In this 1916 movie, while still working for Triangle and, essentially,
D.W. Griffith, Doug Fairbanks initially plays another idle young man of
the upper class, 'FRESH out of college', as the inter-titles point out
- but by some small incident, he finds himself in a poor neighborhood
one fine day; and falling in love with a poor girl who works as a bar
dancer out of necessity (played by young Bessie Love, who soon was to
become a big star herself)...
And so, without hesitation, he decides to leave his former surroundings - and, together with his faithful servant 'Pickleface' (wonderfully portrayed by Joseph Singleton), dressed in worker's clothes, goes to that bar to look for the girl he'd fallen for at first sight; and is hired as bouncer there! Which very soon gets him in trouble with the leader of the gas-house gang, who's also got an eye on pretty Agnes...
... And, of course, it gives Doug Fairbanks a LOT of opportunities to show his athletic stunts; that's undoubtedly one big part of the entertainment in this wonderfully unusual movie (especially for the female part of the audience...), another one are the many comical sequences; then there's the element of a very early 'pre-gangster movie' - and, maybe most important of all for the time it was made, the breaking down of the 'barriers' between the 'upper' and the 'lower' class; love conquers all!! In short: this is a GREAT movie and a GREAT time document, not to be missed by any real fan of classic movies by any means!
"Reggie Mixes In" is a below average vehicle for Douglas Fairbanks.

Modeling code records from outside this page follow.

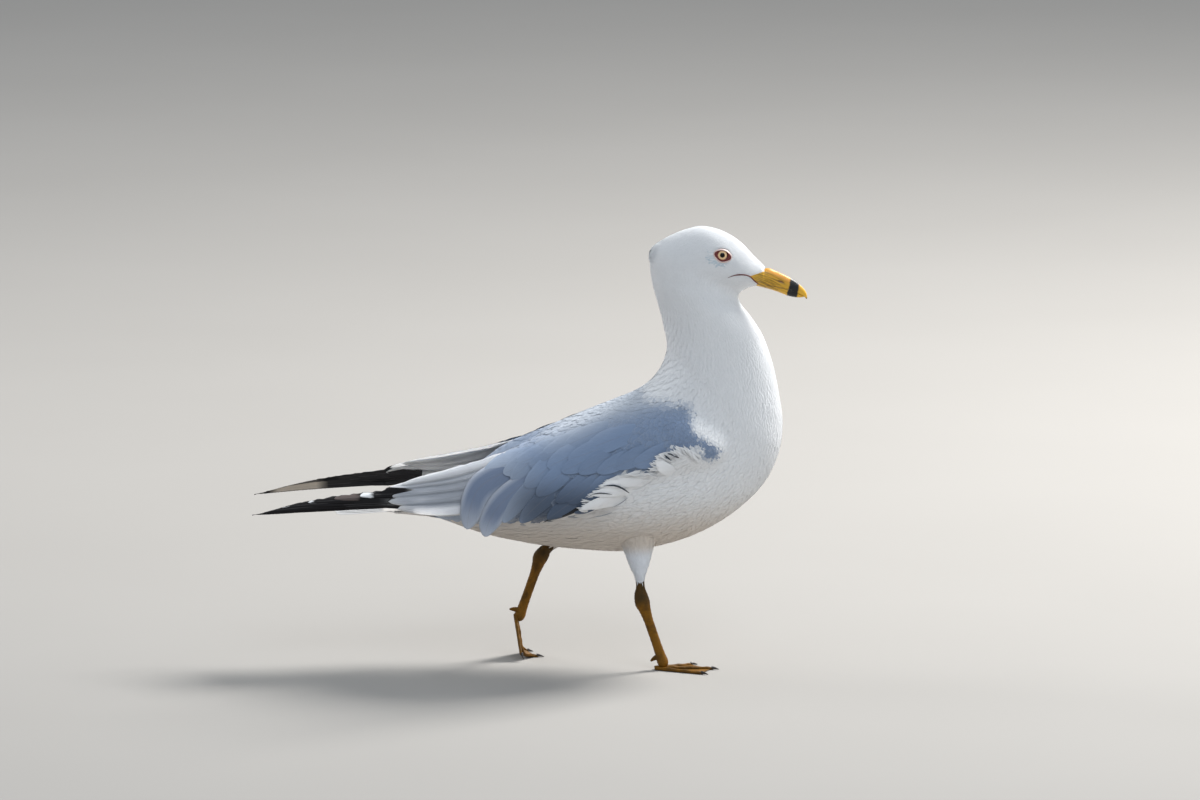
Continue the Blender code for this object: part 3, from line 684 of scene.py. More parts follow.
def bill_finish():
    """Yellow horn, orange on the ridge, olive streaks along its sides, a black band leaning
    forwards at the bottom, an orange-yellow end and a dark point."""
    f = Finish("bill_horn", Specular_IOR_Level=0.4, Coat_Weight=0.15, Coat_Roughness=0.2)
    along = f.number("along")
    high = f.number("high")
    grain = f.noise(420, 4.0, (0.35, 1, 1))
    speck = f.noise(1500, 2.0, (0.3, 1, 1))
    streak = f.noise(1.0, 4.0, (1, 1, 1), f.node("ShaderNodeCombineXYZ", {}, {
        0: along * 0.08, 1: high * 0.95, 2: 3.0}))
    wander = (grain - 0.5) * 2.2
    band = ((along + wander + high * 0.23).ramp(22.4, 23.6)
            * (along + wander * 0.7 + high * 0.29).ramp(31.9, 30.6))
    colour = f.blend(high.ramp(2.5, 8.5), (0.70, 0.385, 0.03), (0.86, 0.36, 0.045))
    colour = f.blend(along.ramp(28, 36), colour, (0.84, 0.46, 0.03))
    side = high.ramp(6.5, 3.5) * along.ramp(24, 12)
    olive = side * streak.ramp(0.40, 0.60)
    colour = f.blend(olive * 0.8, colour, (0.24, 0.13, 0.012))
    colour = f.blend(along.ramp(6, -2) * streak.ramp(0.35, 0.6) * 0.5, colour, (0.33, 0.22, 0.03))
    # Painted shade: the nostril slit is painted dark red as the shade inside its opening
    colour = f.blend(f.number("slit"), colour, (0.10, 0.022, 0.012))
    colour = f.blend(band, colour, (0.005, 0.006, 0.009))
    colour = f.blend(along.ramp(38.3, 39.4) * 0.8, colour, (0.06, 0.035, 0.02))
    colour = f.blend(speck.ramp(0.60, 0.72) * 0.2, colour, (0.48, 0.33, 0.14))
    return f.end(colour, 0.34 + grain * 0.2, grain + speck * 0.5 + streak * 0.8, 0.00014)


def leg_finish():
    """Scaled leg skin: ochre shank and feet, darker toe joints, a darker olive shin and heel that
    are partly a wet, dirty heel and partly painted shade under the belly, dark seams of scales.
    """
    f = Finish("leg_scales", Specular_IOR_Level=0.2)
    darkening_and_shade = f.number("darkening_and_shade")
    net = f.cell_edges(900)
    blotch = f.noise(120, 4.0)
    ridge = f.number("ridge")
    # Darker toe joints and wet heel, plus painted shade on the shin under the belly
    colour = f.blend(darkening_and_shade, (0.215, 0.090, 0.001), (0.04, 0.024, 0.004))
    colour = f.blend(blotch.ramp(0.40, 0.62) * 0.8, colour, (0.085, 0.038, 0.002))
    seam = net.ramp(0.16, 0.02) * 0.35 + ridge.ramp(0.35, 0.05) * 0.40
    colour = f.blend(seam, colour, (0.05, 0.03, 0.012))
    height = net.ramp(0.0, 0.25) * 0.5 + blotch * 0.4
    return f.end(colour, 0.42 + blotch * 0.25, height, 0.00018)


def claw_finish():
    """Near-black horn with a brown grain along the claw."""
    f = Finish("claw_horn", Specular_IOR_Level=0.5)
    grain = f.noise(900, 3.0, (0.3, 1, 1))
    colour = f.blend(grain.ramp(0.35, 0.75), (0.016, 0.012, 0.011), (0.07, 0.05, 0.035))
    return f.end(colour, 0.3 + grain * 0.2, grain, 0.00008)


def eye_finish():
    """Pale iris, peach at its rim and cream round a black pupil, with fine spokes, a thin dark
    line where it ends, and a wet coat."""
    f = Finish("eye", Roughness=0.06, Specular_IOR_Level=0.15, Coat_Weight=0.3, Coat_Roughness=0.02)
    off = f.number("off_axis")
    spokes = f.noise(2600, 3.0)
    colour = f.blend(off.ramp(2.0, 4.0), (0.88, 0.71, 0.42), (0.83, 0.47, 0.26))
    colour = f.blend((spokes - 0.5).ramp(0.0, 0.2) * 0.35, colour, (0.60, 0.30, 0.12))
    colour = f.blend(off.ramp(2.35, 1.95) * 0.6, colour, (0.55, 0.24, 0.06))
    colour = f.blend(off.ramp(1.90, 1.72), colour, (0.004, 0.003, 0.003))
    colour = f.blend(off.ramp(3.95, 4.20), colour, (0.05, 0.008, 0.006))
    return f.end(colour)


def flesh_finish():
    """Bare skin in its own pigment, dark red at the eye and mouth, finely wrinkled."""
    f = Finish("bare_skin", Specular_IOR_Level=0.4)
    crease = f.noise(1500, 3.0)
    colour = f.shaded(f.colour("pigment"), 1.25 - crease * 0.5)
    return f.end(colour, 0.35 + crease * 0.25, crease, 0.0001)


def floor_finish():
    """Matt warm grey, faintly clouded."""
    f = Finish("studio_floor", Specular_IOR_Level=0.15)
    mist = f.noise(3.0, 2.0)
    colour = f.blend(mist, (0.35, 0.337, 0.32), (0.37, 0.357, 0.34))
    return f.end(colour, 0.9)


# ---------------------------------------------------------------- skin
def thigh_stops(leg, shrink=0.0):
    """Centre and half sizes down the feathered thigh, its top buried in the flank."""
    (hip_x, hip_z), (heel_x, heel_z) = leg["hip"], leg["heel"]
    share = np.array((-0.62, -0.30, 0.0, 0.22, 0.42, 0.58))
    spread = np.array((0.62, 0.78, 0.94, 1, 1, 1)) * LEG_SPREAD
    deep = np.array((19, 17.5, 13.5, 10.0, 7.2, 4.0)) - shrink
    wide = np.array((13, 13, 11.5, 9.0, 6.4, 3.8)) - shrink
    return np.stack([hip_x + (heel_x - hip_x) * share, leg["side"] * spread,
                     hip_z + (heel_z - hip_z) * share, deep, wide], -1)


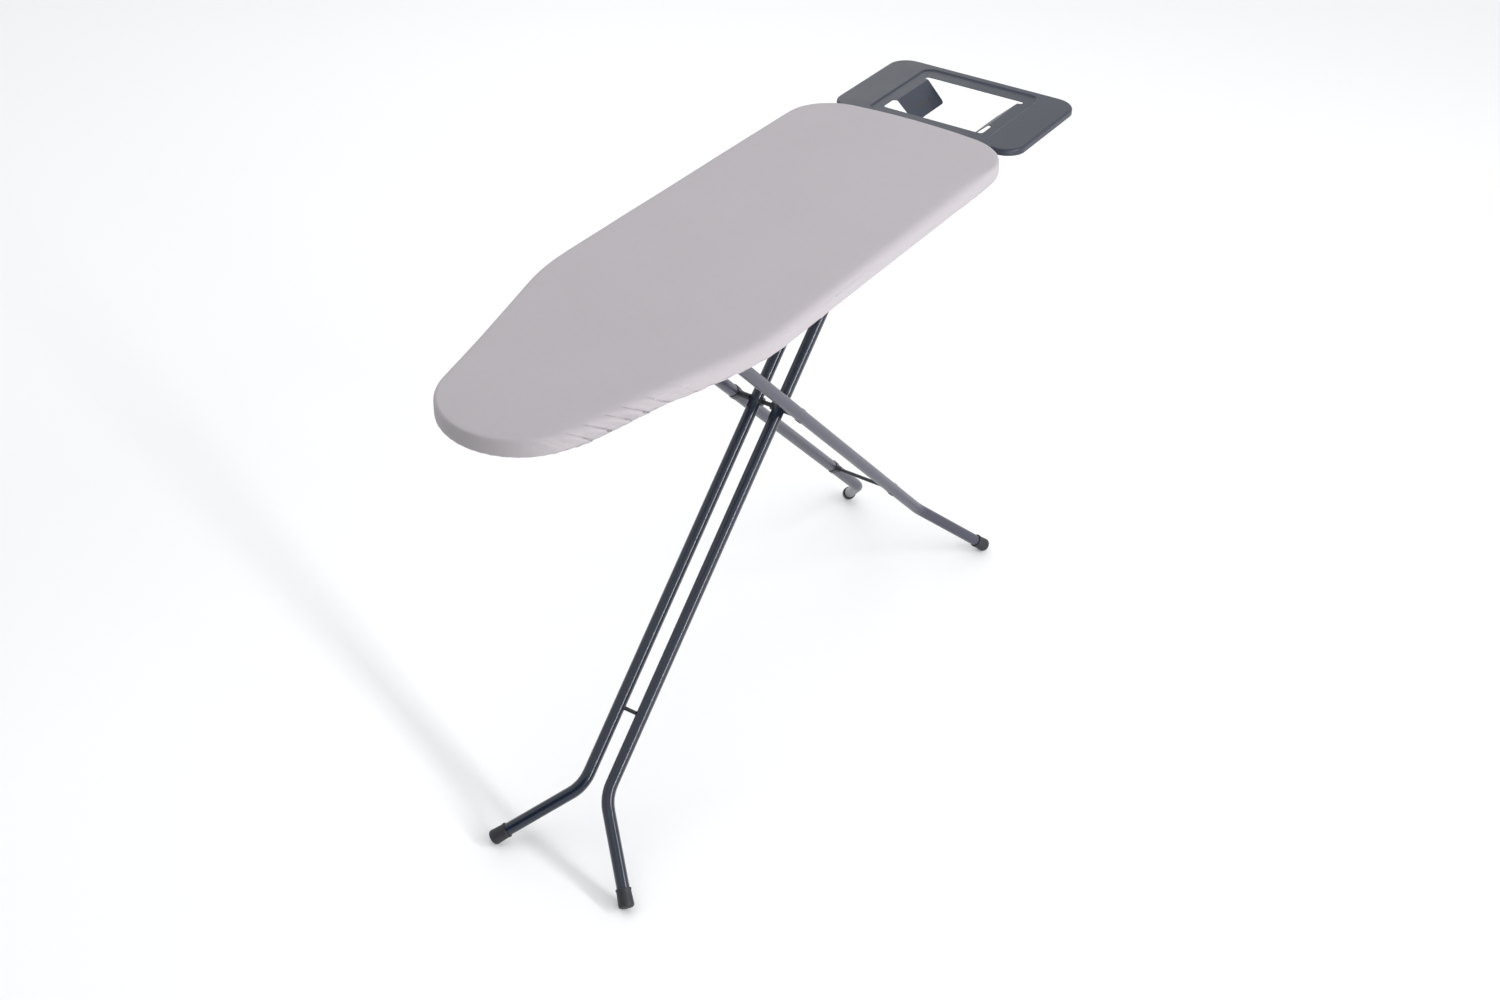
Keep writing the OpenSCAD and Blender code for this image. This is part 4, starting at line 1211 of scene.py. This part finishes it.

It's one of his earliest comedies, from before his turn to
swashbucklers in the 1920s. He plays the wealthy Reggie Van Deuzen, who
apparently was born into money since there's no indication in the film
that he worked for it. Reggie falls in love with a girl from the slums
and so decides to "mix in"; he pretends to be poor, rents a shabby flat
and gets a job as a bouncer at a rough nightclub. There, he mixes it up
with gang members and ends up fighting a gang boss for the girl. It's
not a very good scenario, and the pacing is rather slow and uneventful
for a Fairbanks comedyand it's not funny. Much of the humor is some
knockabout between Reggie and his servant, which wasn't Fairbanks's
usual style. Christy Cabanne wasn't a good director. Three of my least
favorite Fairbanks films ("The Lamb", "Flirting with Fate" and this
one) were made by him, and soon after he made them, Triangle fired him.
In his other early pictures, Fairbanks was beginning more fruitful
collaborations with the likes of Allan Dwan, John Emerson, Victor
Fleming and Anita Loos.
The print/transfer I saw was rather poor, but viewable. It may have been missing some footage, as there are some especially abrupt cuts between a couple scenes; otherwise, this was even more of a slipshod production. Additionally, the subplot of the other woman, Lemona, who's after Reggie's money, doesn't really go anywhere in the print I saw and, regardless, should have been dropped. The film ran about 45 minutes. Perhaps, one point of interest in "Reggie Mixes In" for classic cinema fans is Bessie Love as Doug's leading lady; in the silent and early sound eras, she was also a notable star.